The redox properties of the heme groups of MCs can be modulated considering different structural aspects, including intrinsic properties of the heme cofactors and those of the neighbor residues. Mutations can be designed to explore different chemical properties, including the heme’s solvent exposure and network of interactions, such as surrounding hydrogen bonds and ionizable residues. Therefore, depending on the location and nature of the targeted residue, different strategies can be applied. 

Several mutations were carried out in strategic regions of the protein (Figure 3) and included replacements in (i) conserved residues found in the PpcA-family of cytochromes (V13 and F15), (ii) a residue that controls heme III’s solvent accessibility (M58) and (iii) positively charged lysine residues in the vicinity of the hemes (K43, K52 and K60).

Figure 3. The spatial location of the residues mutated in the PpcA solution structure. The PpcA polypeptide chain (PDB code: 2MZ9 [16]) is shown as a Cα ribbon in gray, with the heme groups in red. The side chains of V13 and F15 are represented in green; K43, K52 and K60 in blue; and M58 in yellow, all in stick drawings.

2.2. In Vivo Testing of the Impact of the Selected Mutations of PpcA

In 2003, Lloyd and co-workers [24] used a G. sulfurreducens strain with the ppcA gene knocked out to show that the bacterial growth with fumarate as an electron acceptor is not affected, while the growth rate significantly decreased when Fe(III) citrate was used as an electron acceptor. The ability of the bacterium to grow with Fe(III) citrate was restored when PpcA was expressed in trans from a complementation plasmid inserted by electroporation [24]. A similar strategy (Figure 4) can be envisaged to probe the effects of the PpcA mutants [25][24], using either the G. sulfurreducens strain with the ppcA gene knocked out [24] or, ideally, a G. sulfurreducens strain with all five cytochromes from the PpcA-family knocked out [26], to allow a more straightforward interpretation of results caused by the expression of the mutated forms of PpcA.

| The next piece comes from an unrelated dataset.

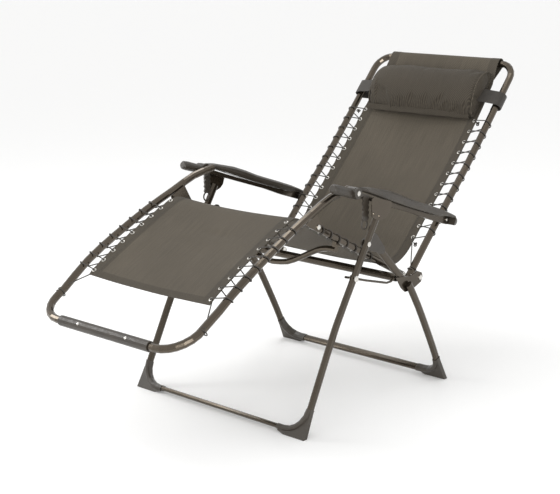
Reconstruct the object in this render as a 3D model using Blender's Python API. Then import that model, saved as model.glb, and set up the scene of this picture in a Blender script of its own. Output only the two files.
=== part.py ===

Figure 4. A schematic representation of the preparation of G. sulfurreducens strains with mutated cytochromes. After the bacterial genome is extracted, the specific target gene is amplified and further inserted into a complementation plasmid. The gene is mutated in key residues through site-directed mutagenesis, and the resultant mutants are inserted into a bacterial knock-out strain. The EET capabilities of the engineered bacteria are then tested in media with different electron acceptors. This process is applied to different key EET components of the bacterium, and the optimized mutants are selected and conjugated. The resultant strain, with higher electron transfer driving force and current production, is finally applied in METs.

2.3. Ongoing Biotic Strategies to Improve Extracellular Electron Transfer

The protein engineering of cytochromes can be explored as such or to complement other biotic approaches that already led to an increase in the electron transfer efficiency of electroactive microorganisms. Yi and co-workers [27] showed that appropriate selective pressures in these microorganisms could lead to the development of new strains with enhanced capacity for current production in MFC’s. In their work, a wild-type strain of G. sulfurreducens was inoculated in a system in which a graphite anode was poised at −400 mV (versus Ag/AgCl) for 5 months, from which an isolate, designated strain KN400, was later recovered. This strain possessed several phenotypic changes in the outer surface of the cell, namely a higher abundance of protein nanowires, pili and flagella, which resulted in higher current and power densities than the wild-type strain. Jensen and co-workers [28] used a synthetic-biology approach to engineer a microorganism to increase its EET properties. By inserting the porin-cytochrome outer membrane MtrCAB complex of Shewanella oneidensis MR-1 into Escherichia coli, they were able to significantly increase the capacity of the latter to reduce metal ions and solid metal oxides. More recently, Ueki and co-workers [26] trimmed the redundancy of G. sulfurreducens EET pathways by creating a strain with minimal requirements. This “stripped-down” strain, with well-defined EET pathways, constitutes an excellent vehicle to implement the protein-engineering strategies described in this Review, allowing the design of strains with optimal EET mechanisms.